In the lead up to October’s budget, a policy group on obesity established by the Royal College of Physicians of Ireland (RCPI) advocated the introduction of a tax of up to 20% on sugar sweetened drinks. Hungary, Finland, France and a number of US states have already introduced similar taxes. However, there is still considerable debate as to whether the imposition of such taxes is effective or even appropriate.
The RCPI policy group called on the Government to take action, referring to the fact that one in four Irish school-children are classified as overweight or obese as “an epidemic”. The World Health Organisation and the EU have also identified childhood obesity as the most important public health problem in the developed world.
A Health Impact Assessment of a proposed tax on sugar sweetened drinks, commissioned by the Department of Health in 2012, concluded that research on the relationship between the consumption of sugar sweetened drinks and obesity is inconclusive as weight gain depends on a number of factors. It also found that although price increases tend to decrease demand, the degree to which this happens is difficult to predict as consumer behaviour and potential industry responses can vary.

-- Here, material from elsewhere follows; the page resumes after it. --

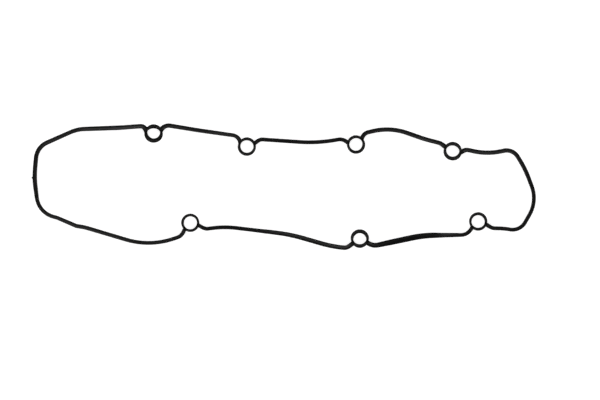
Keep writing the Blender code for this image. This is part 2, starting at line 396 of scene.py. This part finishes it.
def carrierLine(routes):
    # the closed line that the lean turns about, with the lean and lift at each point
    line = []
    for number, route in enumerate(routes):
        points = spaced(linePoints(route))
        length = len(points) * bead["lineGap"]
        for point, share in points:
            line.append((point, *leanAndLift(number, share, length)))
        for point, _ in spaced([route[3], routes[(number + 1) % len(routes)][0]]):
            line.append((point, *leanAndLift(number, 1, length)))
    return line


def leanOver(data, routes):
    line = carrierLine(routes)
    reach = round(ringRadius / bead["lineGap"])
    tree = KDTree(len(line))
    for i, (point, _, _) in enumerate(line):
        tree.insert(point, i)
    tree.balance()
    for vertex in data.vertices:
        _, nearest, _ = tree.find((vertex.co.x, vertex.co.y, 0))
        point, lean, lift = line[nearest]
        ahead = line[(nearest + reach) % len(line)][0] - line[nearest - reach][0]
        middle = point + Vector((0, 0, halfHeight))
        turned = Matrix.Rotation(lean, 3, ahead)
        vertex.co = middle + turned @ (vertex.co - middle) + Vector((0, 0, lift))


def markFlanks(data, routes):
    # for the material: 0 on the sealing faces, 1 down the sides and where bead and ring meet,
    # which are painted darker as shade and made matt
    joints = [end for route in routes for end in (route[0], route[3])]
    flank = data.attributes.new("flank", "FLOAT", "POINT")
    for vertex, mark in zip(data.vertices, flank.data):
        fromCrest = halfHeight - abs(vertex.co.z - halfHeight)
        fromJoint = min((vertex.co.xy - joint.xy).length for joint in joints)
        atJoint = (eyeletRing["web"] - fromJoint) / eyeletRing["wall"]
        mark.value = min(1, max(0, fromCrest / bead["faceEdge"], atJoint))


def moveToFrame(data):
    # the right end and the upper side lie where the frame has them
    for axis in range(2):
        shift = cadBounds[1][axis] - max(vertex.co[axis] for vertex in data.vertices)
        for vertex in data.vertices:
            vertex.co[axis] += shift


def moulding():
    routes = [routeOf(number) for number in range(len(runs))]
    beads, posts, rings, nibPost = (bmesh.new() for _ in range(4))
    for route in routes:
        sweepBead(beads, route)
    for eyelet in eyelets:
        addPost(posts, inPlan(*eyelet["centre"]), wallMiddle, 2 * loopShape["height"])
        spinRing(rings, inPlan(*eyelet["centre"]))
    addNib(nibPost, routes)
    made = makeObject("mouldedRubber", beads)
    print("beads swept:", len(made.data.polygons), "faces")
    joinPieces(made, [
        (makeObject("beadEnds", posts), "DIFFERENCE"),
        (makeObject("rings", rings), "UNION"),
        (makeObject("nibPost", nibPost), "UNION"),
    ])
    print("eyelets and nib joined:", len(made.data.polygons), "faces")
    markFlanks(made.data, routes)
    leanOver(made.data, routes)
    moveToFrame(made.data)
    print("leaned over and laid on the table")
    return made


# black rubber: the sealing faces come smooth from the mould and the sides are matt; the faces'
# colour is painted paler as a highlight and the sides' darker as painted shade, and both carry a
# paler bloom in patches and specks of dust; each pair is bare, then bloomed
rubber = {
    # painted highlight and shade: the faces' colours are paler, the sides' colours darker
    "face": ((0.004, 0.0039, 0.0037, 1), (0.009, 0.0089, 0.0085, 1)),
    "side": ((0.0012, 0.0012, 0.0011, 1), (0.003, 0.003, 0.0028, 1)),
    "faceRoughness": 0.2,
    "sideRoughness": 1,
    "specular": 0.125,
    "patchSize": 0.011,
    "patchDetail": 5,
    "patchEdges": (0.35, 0.7),    # of the noise, where the bloom begins and where it is full
    "speck": (0.035, 0.034, 0.031, 1),
    "speckSize": 0.0005,
    "speckDetail": 1,
    "speckEdges": (0.68, 0.74),
    "grainSize": 0.0004,          # of the mould's spark-eroded surface
    "grainDetail": 3,
    "grainHeight": 0.00002,
    "grainStrength": 0.6,
}


def noise(nodes, links, coords, size, detail):
    texture = nodes.new("ShaderNodeTexNoise")
    texture.inputs["Scale"].default_value = 1 / size
    texture.inputs["Detail"].default_value = detail
    links.new(coords.outputs["Object"], texture.inputs["Vector"])
    return texture.outputs["Fac"]


def between(nodes, links, value, edges):
    # 0 below the first edge, 1 above the second
    spread = nodes.new("ShaderNodeMapRange")
    spread.inputs["From Min"].default_value = edges[0]
    spread.inputs["From Max"].default_value = edges[1]
    links.new(value, spread.inputs["Value"])
    return spread.outputs["Result"]


def mixed(nodes, links, share, first, second):
    # a colour that turns from first to second as share goes from 0 to 1
    mix = nodes.new("ShaderNodeMix")
    mix.data_type = "RGBA"
    links.new(share, mix.inputs["Factor"])
    sockets = [socket for socket in mix.inputs if socket.type == "RGBA"]
    for socket, colour in zip(sockets, (first, second)):
        if isinstance(colour, tuple):
            socket.default_value = colour
        else:
            links.new(colour, socket)
    return next(socket for socket in mix.outputs if socket.type == "RGBA")


def rubberMaterial():
    material = bpy.data.materials.new("mouldedRubber")
    material.use_nodes = True
    nodes, links = material.node_tree.nodes, material.node_tree.links
    shader = nodes["Principled BSDF"]
    shader.inputs["Metallic"].default_value = 0
    shader.inputs["Specular IOR Level"].default_value = rubber["specular"]
    coords = nodes.new("ShaderNodeTexCoord")
    flank = nodes.new("ShaderNodeAttribute")
    flank.attribute_name = "flank"
    patches = noise(nodes, links, coords, rubber["patchSize"], rubber["patchDetail"])
    patches = between(nodes, links, patches, rubber["patchEdges"])
    specks = noise(nodes, links, coords, rubber["speckSize"], rubber["speckDetail"])
    specks = between(nodes, links, specks, rubber["speckEdges"])
    face = mixed(nodes, links, patches, *rubber["face"])
    side = mixed(nodes, links, patches, *rubber["side"])
    # painted highlight on the sealing faces, painted shade down the sides and round the joints
    bloomWithPaintedLightAndShade = mixed(nodes, links, flank.outputs["Fac"], face, side)
    links.new(mixed(nodes, links, specks, bloomWithPaintedLightAndShade, rubber["speck"]), shader.inputs["Base Color"])
    matt = nodes.new("ShaderNodeMapRange")
    matt.inputs["To Min"].default_value = rubber["faceRoughness"]
    matt.inputs["To Max"].default_value = rubber["sideRoughness"]
    links.new(flank.outputs["Fac"], matt.inputs["Value"])
    links.new(matt.outputs["Result"], shader.inputs["Roughness"])
    grain = noise(nodes, links, coords, rubber["grainSize"], rubber["grainDetail"])
    bump = nodes.new("ShaderNodeBump")
    bump.inputs["Strength"].default_value = rubber["grainStrength"]
    bump.inputs["Distance"].default_value = rubber["grainHeight"]
    links.new(grain, bump.inputs["Height"])
    links.new(bump.outputs["Normal"], shader.inputs["Normal"])
    return material


# the table, the light and the camera
studio = {
    "middle": (0.01432, -0.0119),      # the point of the table under the camera
    "cameraHeight": 3.2,
    "clipEnd": 20,
    "pixel": 0.0008993,                # of the picture, on the rubber's mid height
    "imageWidth": 600,                 # pixels
    "sensorWidth": 36,                 # millimetres
    "floorSize": 6.0,
    "floorColour": (0.8, 0.8, 0.8, 1),
    "floorRoughness": 0.9,
    "floorSpecular": 0.1,
    "floorGlow": 0.7,                  # for the camera and in reflections, not on the rubber
    "skyLevel": 0.1,
    "lampSize": (0.5, 1.8),
    "lampReach": (0.8, 0.62, 0.5, 0.62),    # from the middle: right, up, left, down
    "lampHeight": 1.2,
    "lampPower": 5,
}


def makeFloor():
    mesh = bmesh.new()
    bmesh.ops.create_grid(mesh, x_segments=1, y_segments=1, size=studio["floorSize"] / 2)
    floor = makeObject("floor", mesh)
    material = bpy.data.materials.new("paleTable")
    material.use_nodes = True
    nodes, links = material.node_tree.nodes, material.node_tree.links
    shader = nodes["Principled BSDF"]
    shader.inputs["Base Color"].default_value = studio["floorColour"]
    shader.inputs["Roughness"].default_value = studio["floorRoughness"]
    shader.inputs["Specular IOR Level"].default_value = studio["floorSpecular"]
    shader.inputs["Emission Color"].default_value = (1, 1, 1, 1)
    path = nodes.new("ShaderNodeLightPath")
    seen = path.outputs["Is Camera Ray"]
    for ray in ("Is Glossy Ray", "Is Transmission Ray"):
        either = nodes.new("ShaderNodeMath")
        either.operation = "MAXIMUM"
        links.new(seen, either.inputs[0])
        links.new(path.outputs[ray], either.inputs[1])
        seen = either.outputs[0]
    glow = nodes.new("ShaderNodeMath")
    glow.operation = "MULTIPLY"
    glow.inputs[1].default_value = studio["floorGlow"]
    links.new(seen, glow.inputs[0])
    links.new(glow.outputs[0], shader.inputs["Emission Strength"])
    floor.data.materials.append(material)


def makeSky():
    world = bpy.data.worlds.new("softSky")
    world.use_nodes = True
    background = world.node_tree.nodes["Background"]
    background.inputs["Color"].default_value = (1, 1, 1, 1)
    background.inputs["Strength"].default_value = studio["skyLevel"]
    bpy.context.scene.world = world


def makeLamps():
    # four long softboxes round the table, each turned to its middle
    for i, reach in enumerate(studio["lampReach"]):
        lamp = bpy.data.lights.new("softbox", "AREA")
        lamp.shape = "RECTANGLE"
        lamp.size, lamp.size_y = studio["lampSize"]
        lamp.energy = studio["lampPower"]
        holder = bpy.data.objects.new("softbox", lamp)
        holder.location = polar(90 * i, reach) + Vector((0, 0, studio["lampHeight"]))
        tilt = math.atan2(reach, studio["lampHeight"])
        holder.rotation_euler = (0, tilt, math.radians(90 * i))
        bpy.context.collection.objects.link(holder)


def makeCamera():
    # straight above, so that a pixel of the picture has its size on the rubber
    view = bpy.data.cameras.new("camera")
    view.sensor_width = studio["sensorWidth"]
    seenWidth = studio["imageWidth"] * studio["pixel"]
    view.lens = studio["sensorWidth"] * (studio["cameraHeight"] - halfHeight) / seenWidth
    view.clip_end = studio["clipEnd"]
    camera = bpy.data.objects.new("camera", view)
    camera.location = (*studio["middle"], studio["cameraHeight"])
    bpy.context.collection.objects.link(camera)
    bpy.context.scene.camera = camera


gasket = moulding()
gasket.data.materials.clear()
gasket.data.materials.append(rubberMaterial())
gasket.data.shade_smooth()
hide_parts("gasket")
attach(gasket, "root")
print("gasket done:", len(gasket.data.polygons), "faces")

makeFloor()
makeSky()
makeLamps()
makeCamera()
bpy.context.scene.view_settings.view_transform = "Standard"
print("studio done")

A similar study carried out in the UK and published in the British Medical Journal in October 2013 found that while a tax on sugar sweetened drinks should be used as part of a suite of measures to tackle obesity, it should not be considered in isolation. However, some commentators in the UK have suggested that as the cost of sugar sweetened drinks is so low, any price increase would be unlikely to affect consumption.
Despite the inconclusive nature of the research in this area, proposals to tax sugar sweetened drinks are gaining traction. This is an issue which is likely to remain on the agenda for health groups, industry, policy-makers and consumers for the foreseeable future.